With Marvel Studios freshening things up to throw both comics-fans and superhero movie-fans off the trail -- not a single living person outside of a select few has any real idea what to expect from Tilda Swinton's The Ancient One character in "Doctor Strange" -- it's refreshing to see Marvel Comics adopt a similar tactic. We're all aware of how comics work, and fans are as interested in trying to predict the next few months as they are in reading this month's story; giving us a turn, a twist, a change gives us all something new when we walk into the comic shop.
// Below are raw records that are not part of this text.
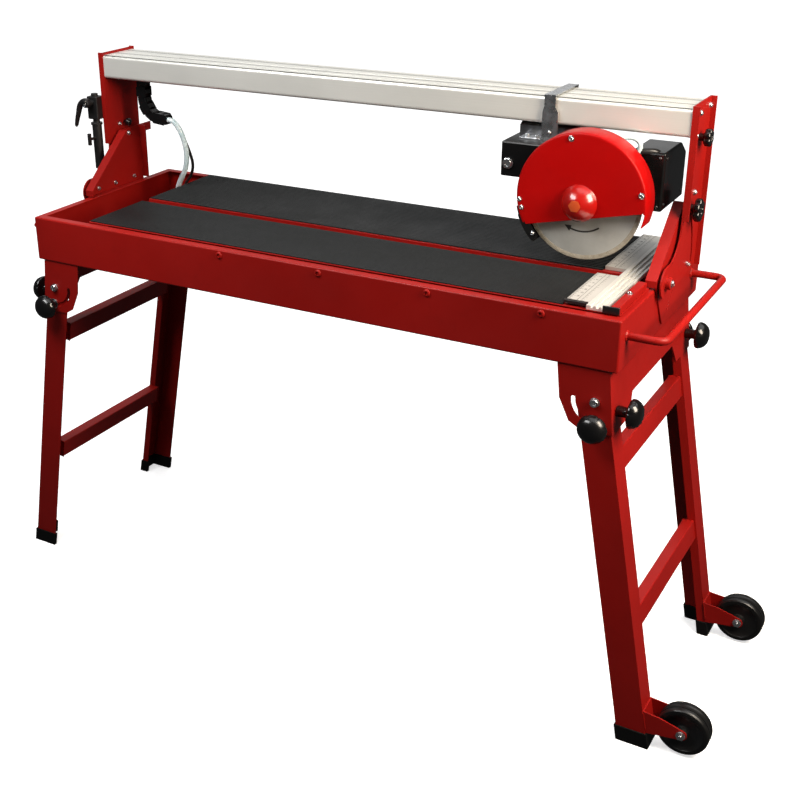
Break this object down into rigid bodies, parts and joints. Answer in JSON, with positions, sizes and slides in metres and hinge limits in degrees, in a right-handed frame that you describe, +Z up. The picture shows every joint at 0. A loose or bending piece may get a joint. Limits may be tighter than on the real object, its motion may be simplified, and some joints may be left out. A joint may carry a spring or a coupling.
{
  "type": "wet tile saw",
  "caption": "Red wet tile saw on folding legs: a water tray with rubber-topped table, a tilting aluminium beam on side columns, and a plunging blade head that slides along it.",
  "frame": {"origin": "centre of the bounding box, on the floor", "axes": "+X along the saw towards the end with the pull handle and the wheels, -Y towards the operator, +Z up"},
  "size_m": [1.7188, 0.584, 1.2005],
  "materials": {
    "red_paint": "gloss red powder coat",
    "black_steel": "satin black powder coat",
    "black_plastic": "moulded black plastic",
    "rubber_mat": "matt ribbed rubber",
    "rubber_foot": "matt black rubber",
    "wheel_rubber": "satin black rubber and plastic",
    "anodised": "satin anodised extrusion",
    "scale_aluminium": "brushed, with printed divisions",
    "zinc": "bright zinc plate",
    "blade_steel": "ground steel with a sintered rim",
    "clear_hose": "pale clear tube"
  },
  "bodies": {
    "base": {"tray": "red_paint", "table_frame": "red_paint", "panel_front": "red_paint", "panel_back": "red_paint", "mat_front": "rubber_mat", "mat_back": "rubber_mat", "scale_front": "scale_aluminium", "scale_back": "scale_aluminium", "fence_rail": "anodised", "fence_tube": "red_paint", "fence_cap": "black_plastic", "pump": "black_plastic", "leg_mount_right": "red_paint", "leg_mount_left": "red_paint", "bracket_right": "red_paint", "bracket_left": "red_paint", "pull_handle": "red_paint", "hose": "clear_hose", "cable": "black_plastic"},
    "bridge": {"beam": "anodised", "column_right": "red_paint", "column_left": "red_paint", "drag_chain": "black_plastic", "post_collar": "black_plastic", "post": "black_plastic"},
    "lever": {"clamp_lever": "black_plastic"},
    "carriage": {"trolley": "black_steel", "carriage_housing": "black_steel", "beam_strap": "zinc"},
    "head": {"head_arm": "black_steel", "motor": "black_plastic", "switch_box": "black_plastic", "blade_guard": "red_paint", "hub_cap": "red_paint", "splash_flap": "rubber_foot"},
    "arbor": {"spindle": "zinc", "blade": "blade_steel", "outer_flange": "zinc", "arbor_nut": "zinc"},
    "legs_right": {"leg_frame_right": "red_paint", "foot_right_front": "rubber_foot", "foot_right_back": "rubber_foot"},
    "legs_left": {"leg_frame_left": "red_paint", "foot_left_front": "rubber_foot", "foot_left_back": "rubber_foot"},
    "wheel_front": {"wheel_front": "wheel_rubber"},
    "wheel_back": {"wheel_back": "wheel_rubber"},
    "lock_knob": {"lock_knob": "black_plastic"},
    "tilt_knob_right": {"tilt_knob_right": "black_plastic"},
    "tilt_knob_left": {"tilt_knob_left": "black_plastic"},
    "knob_end_right_front": {"knob_end_right_front": "black_plastic"},
    "knob_end_right_back": {"knob_end_right_back": "black_plastic"},
    "knob_end_left_front": {"knob_end_left_front": "black_plastic"},
    "knob_end_left_back": {"knob_end_left_back": "black_plastic"},
    "knob_swing_right_front": {"knob_swing_right_front": "black_plastic"},
    "knob_swing_right_back": {"knob_swing_right_back": "black_plastic"},
    "knob_swing_left_front": {"knob_swing_left_front": "black_plastic"},
    "knob_swing_left_back": {"knob_swing_left_back": "black_plastic"}
  },
  "joints": [
    {"name": "beam_tilt", "type": "hinge", "parent": "base", "child": "bridge", "pos_m": [-0.0548, -0.036, 0.887], "axis": [1, 0, 0], "range_deg": [0, 45]},
    {"name": "carriage_slide", "type": "slide", "parent": "bridge", "child": "carriage", "axis": [-1, 0, 0], "range_m": [0, 0.86]},
    {"name": "head_plunge", "type": "hinge", "parent": "carriage", "child": "head", "pos_m": [0.2972, 0.06, 1.0655], "axis": [0, 1, 0], "range_deg": [0, 13]},
    {"name": "blade_spin", "type": "hinge", "parent": "head", "child": "arbor", "pos_m": [0.4667, -0.0287, 1.0201], "axis": [0, 1, 0], "continuous": true},
    {"name": "leg_fold_right", "type": "hinge", "parent": "base", "child": "legs_right", "pos_m": [0.5892, 0, 0.716], "axis": [0, 1, 0], "range_deg": [0, 84]},
    {"name": "leg_fold_left", "type": "hinge", "parent": "base", "child": "legs_left", "pos_m": [-0.6988, 0, 0.716], "axis": [0, -1, 0], "range_deg": [0, 100.65]},
    {"name": "wheel_spin_front", "type": "hinge", "parent": "legs_right", "child": "wheel_front", "pos_m": [0.8082, -0.2142, 0.0563], "axis": [0, 1, 0], "continuous": true},
    {"name": "wheel_spin_back", "type": "hinge", "parent": "legs_right", "child": "wheel_back", "pos_m": [0.8082, 0.2142, 0.0563], "axis": [0, 1, 0], "continuous": true},
    {"name": "lever_turn", "type": "hinge", "parent": "bridge", "child": "lever", "pos_m": [-0.7758, 0.021, 1.085], "axis": [0, 1, 0], "range_deg": [-60, 120]},
    {"name": "lock_knob_turn", "type": "hinge", "parent": "bridge", "child": "lock_knob", "pos_m": [0.6397, 0.094, 1.1345], "axis": [1, 0, 0], "continuous": true},
    {"name": "tilt_knob_turn_right", "type": "hinge", "parent": "base", "child": "tilt_knob_right", "pos_m": [0.6397, 0.07714, 1.00014], "axis": [1, 0, 0], "continuous": true},
    {"name": "end_knob_turn_right_front", "type": "hinge", "parent": "base", "child": "knob_end_right_front", "pos_m": [0.6222, -0.217, 0.696], "axis": [1, 0, 0], "continuous": true},
    {"name": "swing_knob_turn_right_front", "type": "hinge", "parent": "legs_right", "child": "knob_swing_right_front", "pos_m": [0.59678, -0.2445, 0.67571], "axis": [0, -1, 0], "continuous": true},
    {"name": "end_knob_turn_right_back", "type": "hinge", "parent": "base", "child": "knob_end_right_back", "pos_m": [0.6222, 0.217, 0.696], "axis": [1, 0, 0], "continuous": true},
    {"name": "swing_knob_turn_right_back", "type": "hinge", "parent": "legs_right", "child": "knob_swing_right_back", "pos_m": [0.59678, 0.2445, 0.67571], "axis": [0, 1, 0], "continuous": true},
    {"name": "tilt_knob_turn_left", "type": "hinge", "parent": "base", "child": "tilt_knob_left", "pos_m": [-0.7493, 0.07714, 1.00014], "axis": [-1, 0, 0], "continuous": true},
    {"name": "end_knob_turn_left_front", "type": "hinge", "parent": "base", "child": "knob_end_left_front", "pos_m": [-0.7318, -0.217, 0.696], "axis": [-1, 0, 0], "continuous": true},
    {"name": "swing_knob_turn_left_front", "type": "hinge", "parent": "legs_left", "child": "knob_swing_left_front", "pos_m": [-0.70638, -0.2445, 0.67571], "axis": [0, -1, 0], "continuous": true},
    {"name": "end_knob_turn_left_back", "type": "hinge", "parent": "base", "child": "knob_end_left_back", "pos_m": [-0.7318, 0.217, 0.696], "axis": [-1, 0, 0], "continuous": true},
    {"name": "swing_knob_turn_left_back", "type": "hinge", "parent": "legs_left", "child": "knob_swing_left_back", "pos_m": [-0.70638, 0.2445, 0.67571], "axis": [0, 1, 0], "continuous": true}
  ]
}
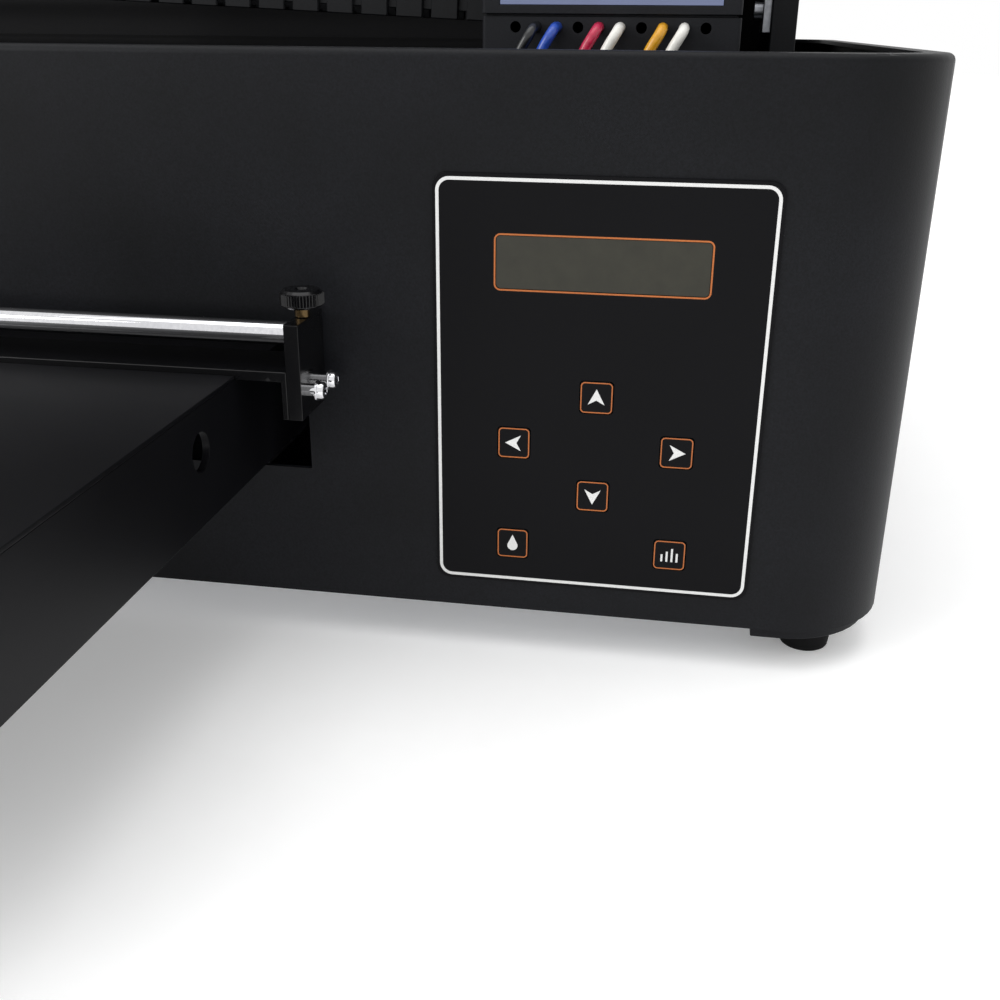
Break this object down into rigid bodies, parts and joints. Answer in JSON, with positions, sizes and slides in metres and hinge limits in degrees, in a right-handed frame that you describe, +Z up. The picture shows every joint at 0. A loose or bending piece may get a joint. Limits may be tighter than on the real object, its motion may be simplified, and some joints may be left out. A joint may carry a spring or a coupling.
{
  "type": "flatbed uv printer",
  "caption": "Desktop flatbed UV printer: rounded steel tub, sliding bed with a media clamp bar, keypad panel with a small display, and a gantry with an ink carriage under a rear hood.",
  "frame": {"origin": "on the supporting surface, under the middle of the machine with the bed in", "axes": "+Z up, -Y to the front where the bed comes out, +X to the side with the keypad"},
  "size_m": [0.65, 0.672, 0.4],
  "materials": {
    "powder_black": "fine textured powder coat, satin black",
    "bed_black": "smooth black enamel",
    "anodised_black": "black anodised",
    "panel_film": "satin printed film",
    "key_film": "satin printed film",
    "lcd_glass": "dark glossy display window",
    "circuit_board": "solder mask",
    "chrome": "polished",
    "bright_steel": "ground",
    "zinc": "zinc plated",
    "aluminium": "clear anodised",
    "motor_black": "satin",
    "rubber_black": "matte",
    "cover_grey": "fine grained ABS",
    "screen": "backlit blue display",
    "chain_nylon": "moulded nylon",
    "ink_tube": "soft tube",
    "ink_tank": "translucent polyethylene",
    "brass": "turned"
  },
  "bodies": {
    "chassis": {"base_pan": "zinc", "beam_bolts": "bright_steel", "bed_motor": "motor_black", "bed_rails": "bright_steel", "cap_seal": "rubber_black", "capping_station": "cover_grey", "carriage_motor": "motor_black", "carriage_rail": "motor_black", "casing": "powder_black", "chain_guide": "anodised_black", "control_board": "circuit_board", "corner_pads": "powder_black", "drive_belt": "rubber_black", "feet": "rubber_black", "gantry_beam": "motor_black", "gantry_plate_left": "powder_black", "gantry_plate_right": "powder_black", "home_stop": "zinc", "hood": "powder_black", "ink_tanks": "ink_tank", "lcd_module": "circuit_board", "lcd_window": "lcd_glass", "main_board": "circuit_board", "mains_inlet": "cover_grey", "panel_overlay": "panel_film", "power_supply": "zinc", "rail_supports": "aluminium", "switch_frame": "cover_grey", "tank_caps": "rubber_black"},
    "bed": {"bed_tray": "bed_black", "bed_top_plate": "bed_black", "bed_bearings": "aluminium", "bed_nut": "brass", "clamp_plate": "anodised_black", "clamp_bracket_left": "anodised_black", "clamp_bracket_right": "anodised_black", "clamp_screws": "chrome"},
    "clamp": {"clamp_bar": "chrome"},
    "thumb_left": {"thumb_screw_left": "anodised_black"},
    "thumb_right": {"thumb_screw_right": "anodised_black"},
    "lead_screw": {"bed_screw": "bright_steel"},
    "pulley": {"drive_pulley": "aluminium"},
    "idler": {"idler_pulley": "aluminium"},
    "carriage": {"carriage_cover": "cover_grey", "display_housing": "cover_grey", "display_screen": "screen", "carriage_plate": "zinc", "print_head": "motor_black", "uv_lamp": "anodised_black", "ink_manifold": "cover_grey", "ink_tubes": "ink_tube", "chain_run": "chain_nylon"},
    "chain": {"chain_bend": "chain_nylon"},
    "rocker": {"switch_rocker": "cover_grey"},
    "key_up": {"key_up": "key_film"},
    "key_left": {"key_left": "key_film"},
    "key_right": {"key_right": "key_film"},
    "key_down": {"key_down": "key_film"},
    "key_clean": {"key_clean": "key_film"},
    "key_test": {"key_test": "key_film"}
  },
  "joints": [
    {"name": "bed_slide", "type": "slide", "parent": "chassis", "child": "bed", "axis": [0, -1, 0], "range_m": [0, 0.29]},
    {"name": "lead_screw_turn", "type": "hinge", "parent": "chassis", "child": "lead_screw", "pos_m": [0, -0.006, 0.05], "axis": [0, 1, 0], "range_deg": [-10, 13060]},
    {"name": "carriage_slide", "type": "slide", "parent": "chassis", "child": "carriage", "axis": [1, 0, 0], "range_m": [-0.33, 0.004], "deforming": ["chain_run"]},
    {"name": "chain_follow", "type": "slide", "parent": "chassis", "child": "chain", "axis": [1, 0, 0], "range_m": [-0.1651, 0.0021]},
    {"name": "pulley_turn", "type": "hinge", "parent": "chassis", "child": "pulley", "pos_m": [-0.24, 0.093, 0.222], "axis": [0, 1, 0], "range_deg": [-30, 2165]},
    {"name": "idler_turn", "type": "hinge", "parent": "chassis", "child": "idler", "pos_m": [0.24, 0.093, 0.222], "axis": [0, 1, 0], "range_deg": [-30, 2165]},
    {"name": "clamp_lift", "type": "slide", "parent": "bed", "child": "clamp", "axis": [0, 0, 1], "range_m": [-0.005, 0]},
    {"name": "thumb_left_turn", "type": "hinge", "parent": "bed", "child": "thumb_left", "pos_m": [-0.1185, -0.122, 0.13], "axis": [0, 0, 1], "range_deg": [0, 720]},
    {"name": "thumb_right_turn", "type": "hinge", "parent": "bed", "child": "thumb_right", "pos_m": [0.1185, -0.122, 0.13], "axis": [0, 0, 1], "range_deg": [0, 720]},
    {"name": "rocker_tilt", "type": "hinge", "parent": "chassis", "child": "rocker", "pos_m": [-0.22, 0.3315, 0.062], "axis": [0, 0, 1], "range_deg": [-12, 0]},
    {"name": "key_up_press", "type": "slide", "parent": "chassis", "child": "key_up", "axis": [0, 1, 0], "range_m": [0, 0.0005], "stiffness_N_per_m": 600},
    {"name": "key_left_press", "type": "slide", "parent": "chassis", "child": "key_left", "axis": [0, 1, 0], "range_m": [0, 0.0005], "stiffness_N_per_m": 600},
    {"name": "key_right_press", "type": "slide", "parent": "chassis", "child": "key_right", "axis": [0, 1, 0], "range_m": [0, 0.0005], "stiffness_N_per_m": 600},
    {"name": "key_down_press", "type": "slide", "parent": "chassis", "child": "key_down", "axis": [0, 1, 0], "range_m": [0, 0.0005], "stiffness_N_per_m": 600},
    {"name": "key_clean_press", "type": "slide", "parent": "chassis", "child": "key_clean", "axis": [0, 1, 0], "range_m": [0, 0.0005], "stiffness_N_per_m": 600},
    {"name": "key_test_press", "type": "slide", "parent": "chassis", "child": "key_test", "axis": [0, 1, 0], "range_m": [0, 0.0005], "stiffness_N_per_m": 600}
  ],
  "couplings": [
    {"joint": "lead_screw_turn", "follows": "bed_slide", "rad_per_m": 785.4},
    {"joint": "chain_follow", "follows": "carriage_slide", "ratio": 0.5},
    {"joint": "pulley_turn", "follows": "carriage_slide", "rad_per_m": -114.29},
    {"joint": "idler_turn", "follows": "carriage_slide", "rad_per_m": -114.29}
  ]
}
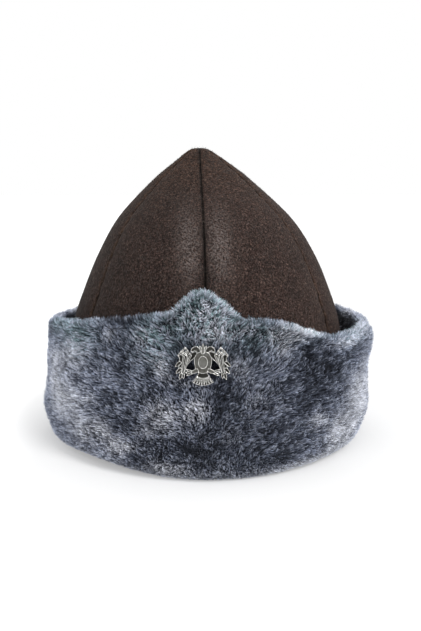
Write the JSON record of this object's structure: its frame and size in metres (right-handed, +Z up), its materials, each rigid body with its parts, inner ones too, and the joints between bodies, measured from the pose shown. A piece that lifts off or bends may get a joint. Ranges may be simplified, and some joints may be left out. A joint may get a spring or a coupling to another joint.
{
  "type": "bork hat",
  "caption": "Pointed felt cap of sewn gores, hollow, in a deep turned-up fur band with a peak at the front and a pierced two-headed eagle badge.",
  "frame": {"origin": "centre of the bounding box on the surface that the band rests on", "axes": "+Z up through the tip, -Y towards the front with the badge, +X to the right as seen from the front"},
  "size_m": [0.2209, 0.2392, 0.1858],
  "materials": {
    "crown_felt": "dark brown pressed wool felt, short mottled fibre, matte with a faint sheen on the folds beside the seams",
    "band_fur": "dense blue-grey plush fur, mottled from charcoal to silver",
    "badge_metal": "antique silver, bright raised edges and dark oxidised recesses"
  },
  "bodies": {
    "root": {"crown_gore_front_right": "crown_felt", "crown_gore_side_right": "crown_felt", "crown_gore_back_right": "crown_felt", "crown_gore_back_left": "crown_felt", "crown_gore_side_left": "crown_felt", "crown_gore_front_left": "crown_felt", "fur_band": "band_fur", "badge": "badge_metal"}
  },
  "joints": []
}
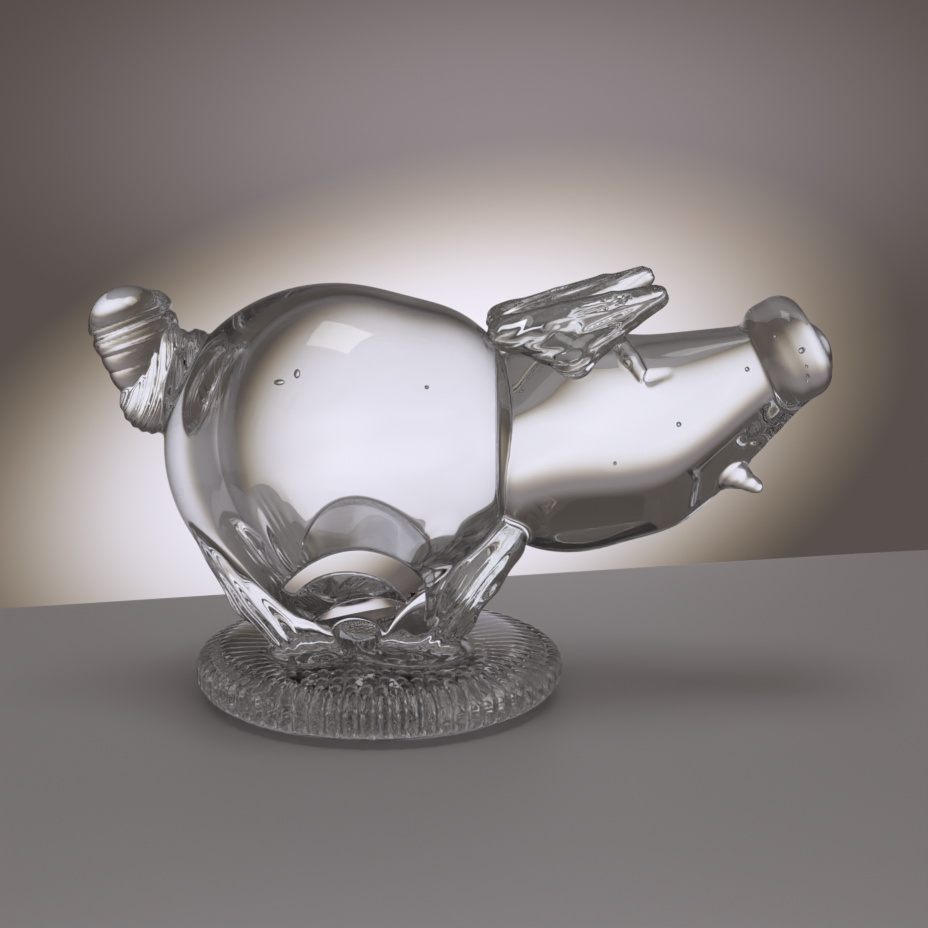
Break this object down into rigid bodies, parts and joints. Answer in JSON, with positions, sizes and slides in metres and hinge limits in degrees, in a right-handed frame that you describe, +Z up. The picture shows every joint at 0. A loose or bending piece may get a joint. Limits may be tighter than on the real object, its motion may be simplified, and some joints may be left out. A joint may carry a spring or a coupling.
{
  "type": "glass figurine",
  "caption": "Clear hot-worked glass pig with a blown body, solid head and pressed oval foot, to stand on a shelf.",
  "frame": {"origin": "centre of the foot's flat underside", "axes": "+Z up, +X towards the snout, +Y towards the pig's left side"},
  "size_m": [0.1717, 0.078, 0.1015],
  "materials": {
    "blown_glass": "gloss",
    "solid_glass": "gloss",
    "pressed_glass": "gloss"
  },
  "bodies": {
    "root": {"pad_foot": "pressed_glass", "body_shell": "blown_glass", "head": "solid_glass", "snout_disc": "solid_glass", "chin_peg": "solid_glass", "ear_left": "solid_glass", "ear_right": "solid_glass", "hind_leg_left": "solid_glass", "hind_leg_right": "solid_glass", "front_leg_left": "solid_glass", "front_leg_right": "solid_glass", "tail_root": "solid_glass", "tail_wrap": "solid_glass", "tail_curl": "solid_glass"}
  },
  "joints": []
}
Kieron Gillen went from "Journey Into Mystery" and "Young Avengers" to "Darth Vader," somehow, showing a completely different, equally enjoyable side of his writing.

It's very easy for comics to get stuck into a rut, and for writers and artists to get lumped in as a certain kind of talent. Seeing people come out of nowhere to do something completely different to anything they've done before is a great move for movies, television and comics, and I hope we can see more of it in 2016.